For investors and market participants, this distinction matters because tokenization is often viewed as a potential bridge between traditional finance and distributed ledger technology. If regulators accept the argument that tokenized regulated instruments should not be blocked simply because they use similar technical formats, tokenization could evolve within a more familiar compliance environment. Conversely, if policymakers adopt a broad-brush approach, the same infrastructure could face tighter constraints even when the underlying asset is regulated.



In practical terms, what changes from this position is the emphasis on “use” and “function.” Rather than focusing only on who owns or trades tokens, the RBI’s reported approach appears more concerned with where crypto can be used (payments and settlements) and how much it can permeate the banking system—areas that policymakers can target without necessarily prohibiting market participation outright.



Adoption metrics under scrutiny


The RBI’s stance also intersects with discussions about India’s crypto adoption level. The report notes that India was ranked first in Chainalysis’ 2025 Global Crypto Adoption Index, though the RBI reportedly challenged the methodology behind private-sector adoption rankings.



This disagreement signals that, even as adoption becomes a key input into policy arguments, there is still no shared view of how adoption should be measured or interpreted.

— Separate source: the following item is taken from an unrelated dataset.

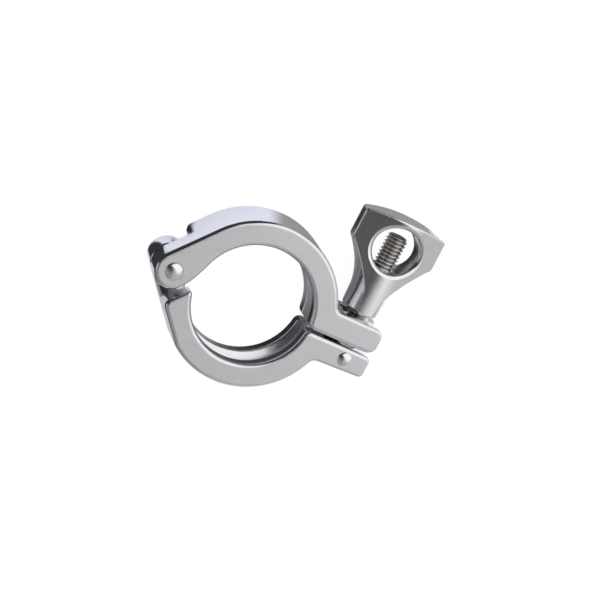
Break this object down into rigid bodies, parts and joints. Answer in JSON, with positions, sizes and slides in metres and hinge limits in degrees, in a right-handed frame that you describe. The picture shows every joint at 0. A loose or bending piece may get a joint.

For lawmakers considering regulation, the takeaway is that adoption numbers may not settle the debate by themselves; policymakers will likely scrutinize both metric design and what those metrics truly indicate about user protection, financial stability risks, and the degree of institutional involvement.



With India’s regulatory framework still under review, readers should watch closely for how policymakers translate the RBI’s reported containment ideas into concrete rules—particularly around payments and settlement use cases, banking-sector permissible activities, and how regulators draw boundaries between tokenized regulated instruments and broader “crypto” categories.